The family, who live near St Albans, Hertfordshire, fear that as a result, Aimee will be unable to marry, get a job or apply for a driving licence or bank account.

Aimee said: ‘I feel angry and upset. I sometimes feel like I don’t really exist and nobody knows I am really here. All my friends go on holidays and school trips abroad but I cannot go.

‘The local council would not even give a bus pass for me to get half-price fares. It means I have to pay the full fare of £5.’ Former publican Mr Okines said: ‘It is sad for Aimee because she has absolutely no identity in the eyes of the law. It is as if she does not even exist.
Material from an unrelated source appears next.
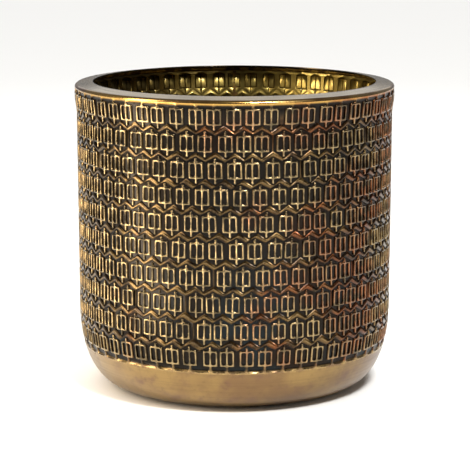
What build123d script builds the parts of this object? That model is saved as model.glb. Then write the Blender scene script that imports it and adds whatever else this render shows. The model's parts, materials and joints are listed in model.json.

‘We have never been able to go on a family holiday abroad because she is not allowed to leave the country without a passport. She cannot even get on a ferry. She has never gone away to the sunshine and we cannot take her back to Spain to see where she was born.’

Mr Shapps, MP for Welwyn Hatfield, said he had first asked the Foreign Office to assist the family five years ago.

He has now asked foreign minister David Lidington to take up the case. ‘This has turned into a 14-year bureaucratic nightmare for Aimee and her parents,’ he said.

‘It’s having a direct impact on her life and it’s time for the Spanish authorities to cut through the red tape and issue Aimee with her birth certificate.

‘I won’t rest until the entire family can finally leave the country to go off on holiday together for the very first time.’

Mr Okines, a full-time carer to Miss Rayner, who has multiple sclerosis, wrote a dozen letters over several years to the hospital in Denia asking for proof of Aimee’s birth, but never received a reply.

In 2006, he asked the Home Office if Aimee could be automatically granted UK citizenship after living here for ten years. But he was told he would still need to provide her birth certificate.

Finally the couple, who also have a son Jake, 11, flew out to Spain for a week in April last year to find that a new hospital had since been built in Denia.

Staff there ‘said I should write to the Spanish president to get it sorted’, Mr Okines said.